Equally satisfying were developments for the Otto Group's most important sales channel - web-based retailing. Preliminary forecasts indicate that web sales grew by 9.2 percent from 4.8 billion euros to 5.3 billion euros. Consequently the Otto Group’s more than 50 online platforms accounted for 53 percent of all retail sales in the Multichannel Retail segment. In Germany, e-commerce revenues increased by 9 percent from 3.1 billion euros to 3.3 billion euros, accounting for nearly 58 percent of the Group's retail sales. In doing so, the Otto Group maintained its position as the world’s biggest online retailer for fashion and lifestyle products and the world's second largest web retailer overall.
The picture painted by the results forecast for the individual Group companies within the Multichannel Retail segment in Germany is, almost without exception, positive. Earnings at the Group's core business, OTTO, were virtually stable following a year of tremendous sales growth in 2010/2011. Revenues achieved at the company fell slightly - by 2.1 percent to 2.069 billion euros. Internet business continued to rise and now accounts for 75 percent of company revenues. The Bonprix Group also posted encouraging developments, achieving sales growth of 2.5 percent, from 1.136 billion euros to 1.165 billion euros. The Witt Group posted growth of 2.2 percent from 629 million euros to 643 million euros. Following outstanding growth of more than 22 percent in the prior year, Baur revenues grew by 1.2 percent to 616 million euros in the year under review. The Heine Group reported a drop in revenues of 3.6 percent to 527 million euros. The Schwab Group, which includes the Schwab, Sheego and MyToys brands, posted 8.5 percent growth from 464 million euros to 503 million euros. Sportscheck bucked the downward market trend and increased earnings to 346 million euros, a corresponding growth rate of 5.9 percent.

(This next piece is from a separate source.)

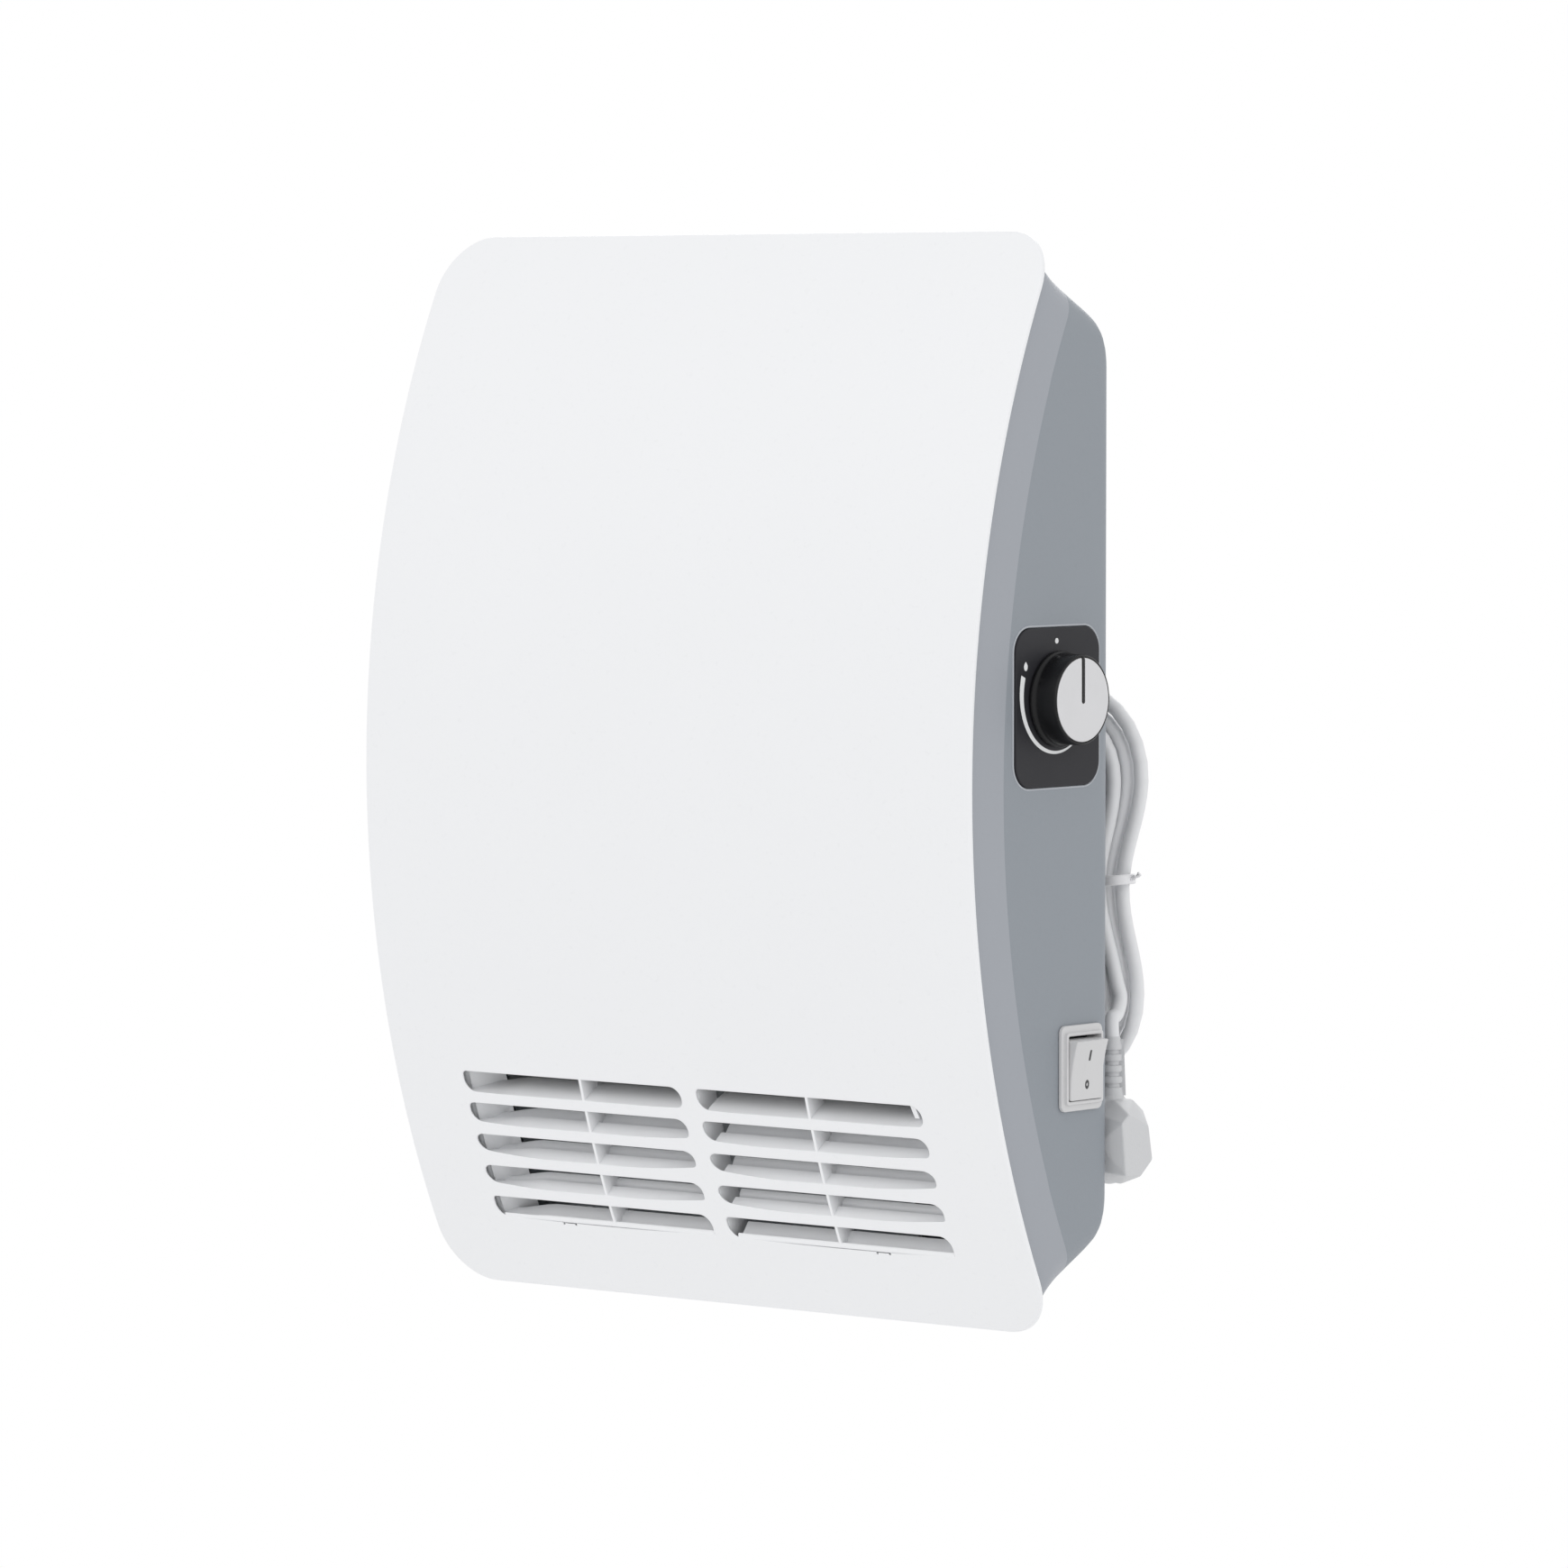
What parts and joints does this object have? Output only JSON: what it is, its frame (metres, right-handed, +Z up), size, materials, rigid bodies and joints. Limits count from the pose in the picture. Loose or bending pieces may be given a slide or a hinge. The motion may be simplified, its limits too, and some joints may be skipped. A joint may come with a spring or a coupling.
{
  "type": "wall fan heater",
  "caption": "Wall-hung bathroom fan heater with a bowed louvred front panel, side thermostat knob, rocker switch, cross-flow fan and a mains lead tied in a hank.",
  "frame": {"origin": "centre of the heater's width and height, on the wall plane that the wall bracket's back lies against", "axes": "+Z up, +Y into the wall, -Y towards the room, +X to the right as seen from the room"},
  "size_m": [0.349, 0.135, 0.46],
  "materials": {
    "panel_white": "satin-gloss white moulding",
    "housing_grey": "fine-grained grey moulding",
    "rear_moulding": "fine-grained dark moulding",
    "plate_black": "satin black",
    "knob_black": "satin black",
    "knob_silver": "fine satin silver",
    "switch_grey": "satin light grey moulding",
    "cord_grey": "matte light grey sheath",
    "tie_grey": "coated wire twist tie",
    "plug_grey": "soft light grey moulding",
    "brass": "nickel-washed brass",
    "bracket_steel": "grey powder coat",
    "fastener": "zinc-plated pan-head screw",
    "sleeve_rubber": "matte black rubber",
    "spindle_steel": "ground steel",
    "stator_steel": "laminated silicon steel",
    "duct_steel": "galvanised sheet",
    "cast_aluminium": "as-cast aluminium",
    "copper": "enamelled copper winding",
    "ceramic": "steatite ceramic",
    "fan_moulding": "dark glass-filled moulding",
    "wire_insulation": "brown silicone insulation"
  },
  "bodies": {
    "heater_body": {"front_panel": "panel_white", "housing_shell": "housing_grey", "rear_panel": "rear_moulding", "rear_panel_screw_1": "fastener", "rear_panel_screw_2": "fastener", "rear_panel_screw_3": "fastener", "rear_panel_screw_4": "fastener", "wall_bracket": "bracket_steel", "bracket_screw_1": "fastener", "bracket_screw_2": "fastener", "bracket_screw_3": "fastener", "bracket_screw_4": "fastener", "cord_outlet_hood": "rear_moulding", "hood_screw_1": "fastener", "hood_screw_2": "fastener", "cord_outlet_sleeve": "sleeve_rubber", "control_plate": "plate_black", "thermostat_body": "ceramic", "switch_bezel": "switch_grey", "switch_body": "rear_moulding", "motor_stator": "stator_steel", "motor_coil": "copper", "motor_bracket_inner": "cast_aluminium", "motor_bracket_outer": "cast_aluminium", "motor_bearing_inner": "brass", "motor_bearing_outer": "brass", "fan_scroll": "duct_steel", "fan_tongue": "duct_steel", "duct_side_left": "duct_steel", "duct_side_right": "duct_steel", "fan_bearing_grommet": "sleeve_rubber", "fan_bearing": "brass", "heater_frame": "ceramic", "heating_bar_front": "cast_aluminium", "heating_bar_rear": "cast_aluminium", "thermal_cutout": "brass", "terminal_block": "ceramic", "wire_live_in": "wire_insulation", "wire_switched": "wire_insulation", "wire_to_cutout": "wire_insulation", "cord_hank": "cord_grey", "cord_lead": "cord_grey", "cord_tail": "cord_grey", "cord_tie": "tie_grey", "plug_body": "plug_grey", "plug_earth_clip_1": "brass", "plug_earth_clip_2": "brass", "plug_pin_lower": "brass", "plug_pin_upper": "brass", "plug_strain_relief": "plug_grey"},
    "fan_rotor": {"fan_wheel": "fan_moulding", "fan_shaft": "spindle_steel", "motor_rotor": "cast_aluminium"},
    "thermostat_dial": {"thermostat_knob": "knob_black", "knob_cap": "knob_silver", "thermostat_spindle": "spindle_steel"},
    "rocker": {"switch_rocker": "switch_grey"}
  },
  "joints": [
    {"name": "fan_spin", "type": "hinge", "parent": "heater_body", "child": "fan_rotor", "pos_m": [-0.01, -0.084, -0.068], "axis": [1, 0, 0], "continuous": true},
    {"name": "knob_turn", "type": "hinge", "parent": "heater_body", "child": "thermostat_dial", "pos_m": [0.1687, -0.0765, 0.036], "axis": [-1, 0, 0], "range_deg": [0, 300]},
    {"name": "rocker_tilt", "type": "hinge", "parent": "heater_body", "child": "rocker", "pos_m": [0.1669, -0.0605, -0.1185], "axis": [0, -1, 0], "range_deg": [0, 16]}
  ]
}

On an international level, business activities in France went through a difficult period. Companies belonging to 3 Suisses International witnessed a decline in sales of 5.6 percent to 1.980 billion euros. This was due in part to the somewhat depressed consumer market for fashion and the restructuring of the distance selling business model in France. In the UK, Freemans Grattan Holdings underwent another deliberate cut in turnover as part of corporate restructuring. As scheduled, revenues fell further from 199 million euros to 164 million euros - with the company now moving into the profit zone. Overall in Europe (excluding Germany, but including France and Russia), the Otto Group achieved revenue growth of 3.1 percent to 3.516 billion euros.
Business developments in North America were encouraging. Despite the trying economic environment, sales revenues rose by 4.4 percent adjusted for currency effects. This was largely generated by houseware and furniture specialist Crate and Barrel. Because of the exchange rate, the economic region posted a slight drop of 0.4 percent to 1.148 billion euros. Business in Asia was characterised by some extraordinary events. Despite the tsunami and nuclear disasters in their country, the Otto Japan Group was able to maintain revenue levels at 227 million euros. In the light of these extraordinary circumstances, this is undoubtedly a major success for the Japanese team. Overall, revenues in Asia fell by 8.5 percent from 268 million euros to 246 million euros. This was largely attributable to the disposal of Otto Korea.
Taking account of all developments, it is once again the performance of the Otto Group in Russia which stands out in the financial year 2011/2012. Otto Group Russia and its brands achieved the largest sales growth across all major companies. Revenues were up 34.6 percent to 474 million euros, despite negative currency effects. "The fact that the Otto Group Russia can achieve revenues of half a billion euros in just five years of rigorous expansion is a huge success and fillip to expanding in new markets," explains CEO Hans-Otto Schrader with an eye on the successful market launch in Brazil in 2011.
The preliminary figures indicate that the number of employees rose by 4,500 in the past year to around 54,200.
"This past financial year was affected by a range of challenging market conditions, it was a year in which we successfully held our ground," explains Schrader. "The financial year ahead will be no less challenging." For the forthcoming year, the Otto Group is planning targeted investments in e-commerce, in services and promising international markets, and disinvestments in companies that do not achieve sustained profitability. "Our goal is to secure further moderate growth with a significant increase in profits," emphasised Schrader.
Founded in Germany in 1949, today the Otto Group is a globally operating retail and services group with around 53,800 employees (as at February 2013). The Group includes 123 major companies and is present in over 20 countries in Europe, North and South America and Asia. Its business activities are grouped into three segments: Multichannel Retail, Financial Services and Service. In the 2012/13 financial year (to 28 February), the Otto Group generated turnover of 11.8 billion euros. It is the world’s largest online retailer for fashion and lifestyle and the world’s second-largest online retailer in the end-consumer (B2C) business. E-commerce, catalogue sales and over-the-counter retail are the three pillars of the Otto Group’s Multichannel Retail strategy. Worldwide corporate activities and a variety of strategic partnerships and joint ventures provide the Otto Group with excellent opportunities for know-how transfer and leveraging available synergy potential. Group companies operate largely independently, guaranteeing flexibility, customer proximity and optimum target-group appeal in their respective country markets.